Thanks you guys. Yes, we are going through with the whole ordeal and it is stressful and everything on top of getting clean... shew..
It just totally threw me for a loop, here I am totally selfish thinking of myself and being sober and here there is another life in the making.
I talked to my doctors office and they said not to worry about birth defects with the 3 meds I am on, he said it doesn't happen.

That was my 1st thought was, oh no, I was on RX drugs when this kid was made, what next? But Doc said everyone should be just fine.
 
I thought I would make this list for anyone curious about what they might be getting into ( or out of )
These are feelings / sensations I have been going through.
Soma withdraw effects

  • Muscle spasms
  • stiffness
  • soreness
  • vomiting
  • diarrhea
  • sleeplessness
  • horrible taste in mouth
  • headaches
  • blurred vision (to where you cant read or drive)
  • loss of appetite nothing sounds good or tastes good
  • restlessness
  • time stands still (takes an hour for the clock to move 3 minutes)
  • shortness of breath
  • ZERO motivation
  • General loss of motor skills
  • drug seeking behavior (in thought)
  • massive anxiety
  • Irritability very very high
  • sensitive to sunlight and sound
  • General overall feeling of pending doom

There is a good list I promise, I just have not completed it yet but I will post it when it is done.
for starters, its nice to be 100% aware, able and awake for things. Right now I am thinking about the drugs more than not, but I have noticed that even that gets better by the day. What I am really needing and waiting for is my motivation and over all general spirit to come back, I have been a zombie for what seems like a couple years. This is a lot of work but this did not just happen over night either, It took me some time to dig myself into this hole so, I do anticipate a realistic recovery time.

The 4th day.... is a killer, just get through the 4th day and it is down hill from there. Not saying it is perfect or easy, but it gets better and easier to sort out in your head.
 
You are a true warrior for pushing through this so far. I hope you see it through and I hope you understand how strong you are and what you are accomplishing!

Best of luck to you and congrats on the pregnancy!
 
Thanks Ferox!! This is the hardest detox ive gone through, I think because of my age. Addiction is such a nasty business and the drug seeking behavior thoughts will drive you crazy. I have 2 sides to the coin, leave my wife and get a studio apartment down town and be stoned and hang out , working a shit job and just going from one high to another.... this is out of the question with the pregnancy, plus I really love my wife.

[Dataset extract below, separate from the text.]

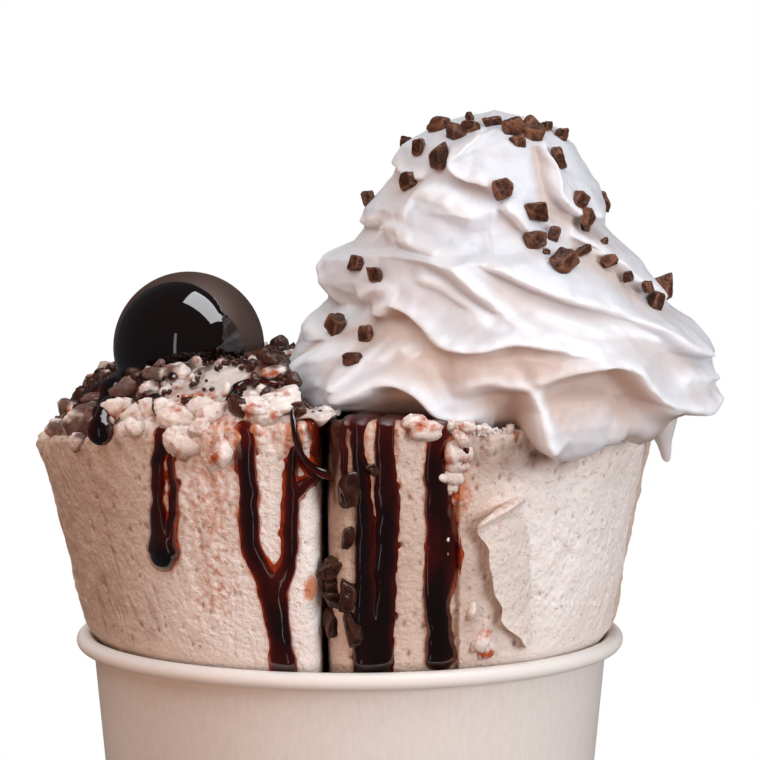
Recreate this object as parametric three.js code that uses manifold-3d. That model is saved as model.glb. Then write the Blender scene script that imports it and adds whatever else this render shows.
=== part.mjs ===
// Rolled ice cream in a paper cup: three upright rolls, a crumble heap with a chocolate ball on the
// left one and a whipped-cream swirl on the right one. Millimetres, +Z up. The cup's axis is the
// working origin; heights called "above the rim" count from the top of the cup.
import * as THREE from "three";
import { mergeVertices } from "three/addons/utils/BufferGeometryUtils.js";
import Module from "manifold-3d";

// The shortest edge that a joined solid keeps
const shortestEdge = 0.02;

// Cup
const cupHeight = 76;
const rimDiameter = 98;
const rimTube = 1.5;
const cupWall = 0.8;
const baseRadius = 39.1;
const wallTaper = Math.tan(THREE.MathUtils.degToRad(5.35));
const baseRecess = 5;
const cupTurns = 40;

// Rolls
const gap = 0.3;
const hub = [-4, 4];
const rollTop = 43;
const rollTopPeak = -2;
const rollSag = 0.0025;
const rollTurns = 36;
const flareStart = 1.3;
const flareLean = 0.2185;
const flareUneven = 0.0255;
const spiralTurns = 3.6;
const spiralDepth = 1.3;
const rolls = {
  left: { centre: [-27.1, -9.9], seams: [-90, 152], corner: 14, end: 120, layer: 2.0 },
  right: { centre: [19.1, -9.9], seams: [-90, 28], corner: 12, end: -91, layer: 1.3 },
  back: { centre: [-4, 29], seams: [28, 152], corner: 10, end: 60, layer: 2.0 },
};

// Toppings on the left roll
const ballRadius = 13.3;
const ballCentre = [-28.3, -8, 51.2];
const heapSection = { centre: [-26, -8], seams: [-90, 152], corner: 12, reach: 3 };
const heapRise = 8.2;
const heapRiseUneven = 0.6;
const heapShoulder = 15;
const nuggetCount = 44;
const nuggetSink = 0.5;

// The heap sinks under the cream's left lobe: from and to along X and towards the front, and the share
const heapDip = { right: [-15, -5], front: [10, 24], share: 0.9 };

// Whipped cream, heights above the rim and reaches along X from the cup's axis
const creamTop = 93;
const creamBack = -15;
const creamBase = 38;
const creamTurns = 56;
const creamReaches = [
  [34, -2, 57], [38, -3.6, 59.8], [42, -6, 61.4], [45.5, -8.3, 63.4], [49.5, -9.8, 62.4],
  [52.5, -9.8, 62], [57.5, -5.8, 58.6], [60.5, -3.6, 54.8], [64.5, -4.4, 52.4], [68.5, -3.4, 49.8],
  [70, 0.4, 48], [73, 2.4, 44.8], [76.4, 2.4, 44.9], [80, 5.8, 43.6], [84, 8.4, 41], [87, 9.2, 39.4],
  [90, 14, 36.6], [92, 19.6, 30.4], [creamTop, 25.2, 25.6],
];

// A bulge of the cream towards the seam of the front rolls: degrees, half width, share of the radius
const creamBulge = { degrees: -46, width: 26, share: 0.1, below: 60 };

// The cream's lower edge: degrees round from the front, height above the rim
const creamHem = [
  [-180, 45], [-140, 46], [-100, 47], [-70, 46.5], [-58, 43.4], [-48, 43.2], [-37, 43.8], [-27, 44],
  [-19, 41], [-7, 40.8], [2, 40.3], [7, 38.5], [12, 36.2], [20, 37.2], [27, 38.8], [38, 39.4],
  [46, 37], [54, 36], [62, 37], [72, 40], [90, 43.5], [115, 44.5], [145, 44], [180, 45],
];

// Folds of the cream: crest points in degrees round from the front and millimetres above the rim,
// then how far the lip stands out and how wide it is above and below the crest
const folds = [
  { crest: [[-58, 74], [-38, 71.6], [-13, 66.2], [-2, 61.1], [7, 56.2], [22, 53.6], [36, 52.3]], lip: [3.4, 8, 2.6] },
  { crest: [[-49, 60.1], [-34, 60.7], [-21, 56], [-8, 53.3], [3, 54.4], [22, 51.6], [32, 50.4]], lip: [3, 6.5, 2.6] },
  { crest: [[-6, 66.8], [7, 65.3], [18, 62], [35, 59.3], [52, 56.6], [64, 52], [82, 50.5]], lip: [3, 7, 2.6] },
  { crest: [[3, 46.6], [19, 49.1], [31, 50.4], [39, 45.3], [46, 42.7], [63, 42.4], [80, 45]], lip: [3.4, 7, 3.4] },
  { crest: [[-19, 42], [-9, 47.6], [4, 47.7], [7, 44], [9, 38.4]], lip: [3, 6, 4] },
  { crest: [[8, 47.1], [24, 43.7], [35, 38.8]], lip: [2, 6, 3] },
  { crest: [[-47, 44.7], [-29, 47.5], [-21, 45], [-17, 41.6], [-7, 42.1]], lip: [3, 6, 3] },
  { crest: [[-66, 48], [-58, 50.5], [-48, 52.5], [-41, 50], [-38, 46]], lip: [3, 7, 3] },
  { crest: [[-95, 68], [-77, 66], [-66, 62], [-55, 58]], lip: [2.2, 7, 3] },
  { crest: [[-105, 57], [-80, 55.4], [-64, 53]], lip: [2.2, 6, 3] },
  { crest: [[-10, 92], [-24, 86.7], [-25, 83.6], [-8, 80.7], [4, 78.4]], lip: [2.6, 7, 2.4] },
  { crest: [[-26, 78.5], [-15, 76.3], [-1, 75.5], [12, 76.8]], lip: [1.8, 5, 2.4] },
  { crest: [[-92, 76.6], [-61, 76], [-44, 78], [-26, 78.5]], lip: [1.8, 6, 2.6] },
  { crest: [[38, 86], [33, 79], [43, 75.6], [73, 74.5]], lip: [2.2, 8, 2.6] },
  { crest: [[36, 72.4], [49, 69.5], [62, 63.4], [78, 61]], lip: [2.2, 7, 2.6] },
];
const foldsBehind = [0, 1, 2, 3, 6, 10, 13, 14];
const behindTurn = 172;
const degreeLength = 0.55;
const foldFade = 0.14;
const lipDroop = 0.35;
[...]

I don't feel like a warrior , I feel like a loser who has wasted approx. 10-15 years of my life. This is getting harder, the soma withdraw is giving me the shakes
I love cokeacola and I cant drink it now, it bloats me, its like all my interaction of things I like are ruined. My overall goal is to get clean, stay clean and help people want to get clean, it is so hard. I have the shakes so bad I cant type so, god bless and I will check in tomorrow. I want to get to the point where I can help other people, I really appreciate bluelight and the people that are talking to me .
I am desperate, feeling like shit, waiting for some relief. I have gone to far to go back to using again.